You closed the sidewalk off to pedestrians last night. With a glitter covered safety cone
I'm gonna have bed sores at the end of this hangover.
thats the mark of a good guy. when you can period all over his leg and he still thinks you're beautiful!
they were just spraying pledge on themselves and calling it lemon cologne.
that last vodka shot was definitely the straw that broke the camels alcohol tolerance level
I'm going to need to borrow your helmet cam for my Wednesday night blackouts.

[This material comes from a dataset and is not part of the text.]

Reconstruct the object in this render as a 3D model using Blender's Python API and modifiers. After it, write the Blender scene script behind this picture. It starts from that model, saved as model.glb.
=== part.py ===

Me either. I want to get 'chase a stray cat through the neighborhood in my hooker heels' drunk. And it's your birthday, so you have to get 'best friend holding your hair while you puke in the bar bathroom and cry about your life' drunk. In a feather boa.
There are so many Jimmy John's employees here
Where are you?
Jimmy John's.
Dude shes not that fat. Plus, last night I probably would've done it too.
There's a drag queen here that reminds me strongly of you. You should try crossdressing.
You were my sober police. You had one job and you failed miserably.
I'm a corrupt cop.
And then he said he wanted to "get really weird with me on my horse." I took that as he wants to fuck me while riding my horse. Could be a good time.
Did body shots with a guy... Ended up being the ref of my volleyball game... So that's why we won
Chick in the reindeer getup puked on Baby Jesus last night. But then she bought us all empanadas so she's cool.
Heard flapping noises behind me. It was my roommate flapping her bathrobe like wings, saying "I'm a faaaiiiiry."